There’s of course nothing “democratic” in the idea that in a crisis, an opinion of the military bureaucrats and “intelligence professionals” must prevail over this of the civilian leaders elected by a clear majority of the people. This, in fact, is what the Israeli hard Left has been dreaming about all along – since it can no longer persuade the people to follow its suicidal course, it must utilize tools outside of representative democracy to make the will of the people irrelevant. This anti-democratic mood is fully shared by the ideological elder twins of the Israeli “liberals” in America – that’s why the “progressive” Peter Beinart’s Open Zion is willing to entertain the possibility of a military coup “to save Israel from itself”.

It is also worth noting, without getting into the debate about the merits and dangers of a preventive strike against Iran, that the Israeli “security professionals” were wrong in the past, sometimes – disastrously wrong. From the fateful mistakes that led to the appalling loss of life in the Yom Kippur War to the failure to predict and prepare for the fall of secular dictatorships throughout the Middle East, the Israeli generals and spooks erred time and again, sometimes on the side of war, sometimes on the side of peace. In the last two decades they gave their support to policies of withdrawal and appeasement that failed spectacularly – in Lebanon, the West Bank and Gaza – and failed to prepare the armed forces for the inevitable reckoning. Hundreds of Israeli civilians lost their lives, thousands were wounded and traumatized, billions of shekels were lost, because the generals made mistakes for which they weren’t held accountable. Up until Syria exploded, the same generals, united under the Leftist umbrella organization with the deceptive name “Counsel for Peace and Security”, promoted the idea of giving up the Golan Heights “for peace”.

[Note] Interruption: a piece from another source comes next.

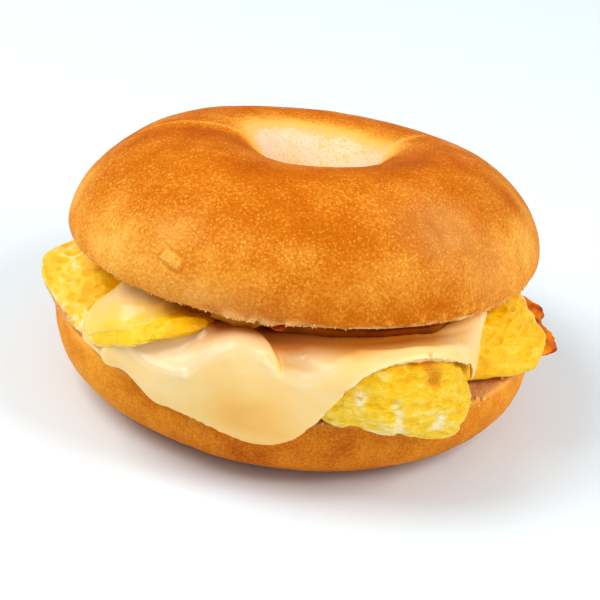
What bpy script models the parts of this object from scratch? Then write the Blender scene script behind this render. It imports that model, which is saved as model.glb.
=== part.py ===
"""Bagel sandwich: a bagel cut in two rings, with folded egg, melted cheese and bacon between.

All sizes below are in millimetres; build_mesh turns them into metres. Azimuths are degrees
round the hole, seen from above: 0 is right, -90 is the front, 90 is the back.
"""
import math

import bmesh
import bpy
import numpy as np

MM = 0.001

# Air left between pieces that touch
GAP = 0.35

# Where the hole's axis stands, so that the middle of the whole lies over the origin
AXIS_X = -0.15
AXIS_Y = 2.65

# Bottom ring
BOTTOM_RADIUS = 53.9
BOTTOM_CUT_HEIGHT = 20.5
BOTTOM_WIDEST_HEIGHT = 17.4
BOTTOM_FLAT_OUTER = 30.7
BOTTOM_FLAT_INNER = 18.0
BOTTOM_ROUNDNESS = 2.6
BOTTOM_OFF_AXIS = (-1.4, -2.6)

# Top ring, its cut face tipped up at the front
TOP_RADIUS = 54.0
TOP_RIM_RADIUS = 51.7
TOP_WIDEST_ABOVE_CUT = 3.1
TOP_CUT_HEIGHT = 34.05
TOP_CUT_FALL_RIGHT = 0.016
TOP_CUT_FALL_BACK = 0.126
TOP_ROUNDNESS = 1.735
CREST_HEIGHT = 26.0
CREST_RADIUS = 27.4

# Hole
HOLE_RADIUS = 6.7
HOLE_OFF_AXIS = (2.24, -0.55)
HOLE_ROUNDNESS = 2.43
HOLE_NECK_SHARE = 0.16

# Steps round the sandwich
STEPS_ROUND = 60


def smooth(low, high, value):
    """0 below low, 1 above high, with a soft change between."""
    t = np.clip((value - low) / (high - low), 0.0, 1.0)
    return t * t * (3.0 - 2.0 * t)


def around(stations, az):
    """Smooth closed curve through (azimuth, value) stations, read at az."""
    at = np.array([s[0] for s in stations], float)
    value = np.array([s[1] for s in stations], float)
    at = np.concatenate([at - 360.0, at, at + 360.0])
    value = np.tile(value, 3)
    slope = np.gradient(value, at)
    i = np.clip(np.searchsorted(at, az) - 1, 0, len(at) - 2)
    span = at[i + 1] - at[i]
    t = (az - at[i]) / span
    start = (1 + 2 * t) * (1 - t) ** 2 * value[i] + t * (1 - t) ** 2 * span * slope[i]
    end = t * t * (3 - 2 * t) * value[i + 1] - t * t * (1 - t) * span * slope[i + 1]
    return start + end


def through(points, count):
    """Smooth open curve through points shaped (number, azimuths, 2), as count rows."""
    points = np.asarray(points, float)
    before = 2 * points[:1] - points[1:2]
    after = 2 * points[-1:] - points[-2:-1]
    p = np.concatenate([before, points, after])
    rows = []
    for u in np.linspace(0.0, len(points) - 1.0, count):
        i = min(int(u), len(points) - 2)
        t = u - i
        a, b, c, d = p[i], p[i + 1], p[i + 2], p[i + 3]
        bend = (2 * a - 5 * b + 4 * c - d) * t * t + (3 * b - a - 3 * c + d) * t ** 3
        rows.append(b + 0.5 * ((c - a) * t + bend))
    return np.array(rows)


def place(r, z, az):
    """Points at radius r, height z and azimuth az, as an array ending in x, y, z."""
    r, z, az = np.broadcast_arrays(r, z, az)
    return np.stack([r * np.cos(np.radians(az)), r * np.sin(np.radians(az)), z], axis=-1)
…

Whatever the outcome of the internal Israeli debate on the pros and contras of the attack on Iran, it must not be hijacked by the anti-democratic Leftist elite, sub-par journalists with ulterior motives and the manipulative security establishment. Israel has suffered enough from insufficient civilian control over its military. Instead of proclaiming generals’ infallibility and giving uncritical support to their anonymous insinuations, the responsible press should have called them to order and demanded to lay their opinions where they belong – at the table of the civilian decision-makers – instead of spreading confusion and panic at the civilian rear.